Early life and family
Gunawardena was born into the political Gunawardena family on 2 March 1949. His father, Philip Gunawardena, was known as "the Father of Sri Lankan socialism" and a key independence figure, and his mother, Kusumasiri Gunawardena, was a member of parliament. His aunt, Vivienne Goonewardene, was often considered the "foremost female figure in the Sri Lankan left".

Educated at Royal Primary School, Colombo and Royal College, Colombo, he went on to study at the Netherlands School of Business. He also graduated with a B.B.A. from the University of Oregon, and whilst in the United States, became involved in student activism, taking part in anti-Vietnam War protests.

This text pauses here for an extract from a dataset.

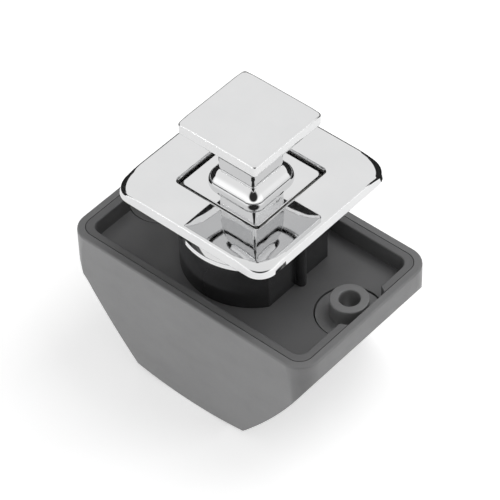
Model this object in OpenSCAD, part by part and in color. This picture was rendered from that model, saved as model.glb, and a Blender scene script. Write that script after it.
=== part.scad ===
// Pushbutton latch for a door or drawer front: square knob, rosette, guide core and case.
// Millimetres. Z runs along the knob, up out of the door. The latch bolt slides out along Y.
// X runs along the long side of the case. Z = 0 is the rim of the case, where it meets the door.

/* [Knob] */
// Side of the square head
head_side = 25; // [22:0.1:26]
// Thickness of the head
head_thick = 3.4; // [2.5:0.1:4.5]
// Corner radius of the head
head_corner = 1.0; // [0.5:0.1:2]
// Height of the head's face above the rosette's face
knob_out = 19.5; // [18:0.1:22]
// Side of the square neck
neck_side = 11.6; // [10:0.1:13]
// Corner radius of the neck
neck_corner = 0.7; // [0.3:0.1:1.5]
// How far the rounded collar at the neck's base stands out
collar_out = 1.7; // [1:0.1:2.5]
// Height of that collar
collar_high = 4.1; // [3:0.1:5]
// Depth of the foot plate below the rosette's face
foot_drop = 0.8; // [0.5:0.1:1.5]
// Thickness of the foot plate
foot_thick = 3; // [2.8:0.1:4]
// Gap between the foot plate and the rosette's opening, each side
foot_gap = 0.8; // [0.7:0.05:1.1]
// Corner radius of the foot plate
foot_corner = 1.4; // [1:0.1:3]

/* [Rosette] */
// Side of the square rosette
rosette_side = 49.1; // [46:0.1:52]
// Thickness of the rosette
rosette_thick = 3.2; // [2.5:0.1:4]
// Corner radius of the rosette
rosette_corner = 5; // [3:0.1:7]
// Side of the square opening for the knob
opening_side = 26.24; // [26.1:0.02:27]
// Corner radius of that opening
opening_corner = 1; // [0.8:0.1:1.6]
// Space between the rim of the case and the rosette, for the door
door_gap = 19.6; // [18:0.1:22]
// Height of the sleeve's lower edge above the rim
sleeve_low = 8.2; // [7:0.1:9]
// Outer diameter of the sleeve
sleeve_dia = 38.2; // [38:0.1:38.8]
// Height of the groove above the sleeve's lower edge
groove_up = 1.1; // [0.8:0.1:2.5]
// Width of that groove
groove_high = 0.5; // [0.3:0.1:0.8]
// Depth of that groove
groove_deep = 0.35; // [0.2:0.05:0.4]

/* [Guide core] */
// Diameter of the round core
core_dia = 37.6; // [37:0.1:37.8]
// Distance of the core's two flats from the axis
core_flat = 15; // [14.8:0.1:15.5]
// Thickness of the sleeve round the upper core
sleeve_wall = 0.85; // [0.7:0.05:1]
// Room for the knob's head in the square channel, each side
channel_room = 0.4; // [0.3:0.05:0.5]
// Corner radius of the channel
channel_corner = 2.3; // [2:0.1:2.6]
// Clearance of the plunger's flange in the channel, each side
channel_play = 0.15; // [0.1:0.01:0.2]
// Radius of the key rib on each flat
rib_r = 1.3; // [1:0.1:1.6]

/* [Case] */
// Length of the case at the rim
case_long = 78.2; // [76:0.1:82]
// Room between the core and the tray's wall on the bolt's side
room_back = 0.3; // [0.3:0.05:0.6]
// Room between the core and the tray's wall on the other side
room_front = 4; // [3:0.1:5]
// Upright corner radius
case_corner = 6.1; // [5:0.1:7.5]
// Height of the straight ends below the rim
end_high = 6.6; // [5.5:0.1:8]
// Half length of the case at its lower edge
low_half = 18.1; // [17.6:0.1:19]
// Depth of the lower edge below the rim
low_deep = 37.2; // [36.9:0.1:39]
// Bulge of each sloped end
end_bulge = 1.06; // [0.6:0.02:1.3]
// Bulge of the underside
base_bulge = 1.67; // [1.4:0.01:2]
// Draft of each long side over its height
side_draft = 0.84; // [0.5:0.02:1]
// Wall of the case
case_wall = 2.1; // [1.8:0.1:2.4]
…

Gunawardena later married Ramani Wathsala Kotelawela. They had one son, Yadamini, and one daughter, Sankapali. Ramani died of undiagnosed hepatitis in the mid-1980s.

Political career

1972–2000
After graduation from the University of Oregon, Gunawardena worked in New York City, but returned to Sri Lanka in 1972 after his father's death. He was appointed to the Mahajana Eksath Peramuna's (MEP) central committee in August 1973, and became general-secretary of the MEP in 1974.

Gunawardena was the MEP's candidate in Avissawella at the 1977 parliamentary election, but failed to get elected until he ran as the MEP's candidate in the Maharagama Electoral District at the 1983 by-election, winning and entering Parliament. During the 1989 parliamentary election, Gunawardena successfully ran as one of the MEP's candidates in the multi-member Colombo Electoral District. He was again one of the MEP's candidates in Colombo District at the 1994 parliamentary election, but the MEP failed to win any seats in Parliament.

2000–2010
On 27 August 2000, the MEP joined the People's Alliance (PA). Gunawardena contested the 2000 parliamentary election as one of the PA's candidates in Colombo District. He was elected and re-entered Parliament. 

Following the 2000 election, he was appointed Minister of Transport, and was given the additional portfolio of Environment in September 2001. He was re-elected at the 2001 parliamentary election. 

On 20 January 2004 the Sri Lanka Freedom Party (SLFP) and the Janatha Vimukthi Peramuna (JVP) formed the United People's Freedom Alliance (UPFA), which the MEP joined on 2 February 2004. Gunawardena contested the 2004 parliamentary election as one of the UPFA's candidates in Colombo District. He was elected and re-entered Parliament. He was appointed Minister of Urban Development and Water Supply and Deputy Minister of Education after the election. In January 2007 his cabinet portfolio was changed to Minister of Urban Development and Sacred Area Development but he lost his deputy ministerial position. He was appointed Chief Government Whip in June 2008.

2010–present
Gunawardena was re-elected in the 2010 parliamentary election, following which he was  appointed Minister of Water Supply. He lost his cabinet position following the 2015 presidential election, albeit being re-elected. In March 2017 he was suspended from parliamentary sittings for one week due to repeatedly disrupting proceedings.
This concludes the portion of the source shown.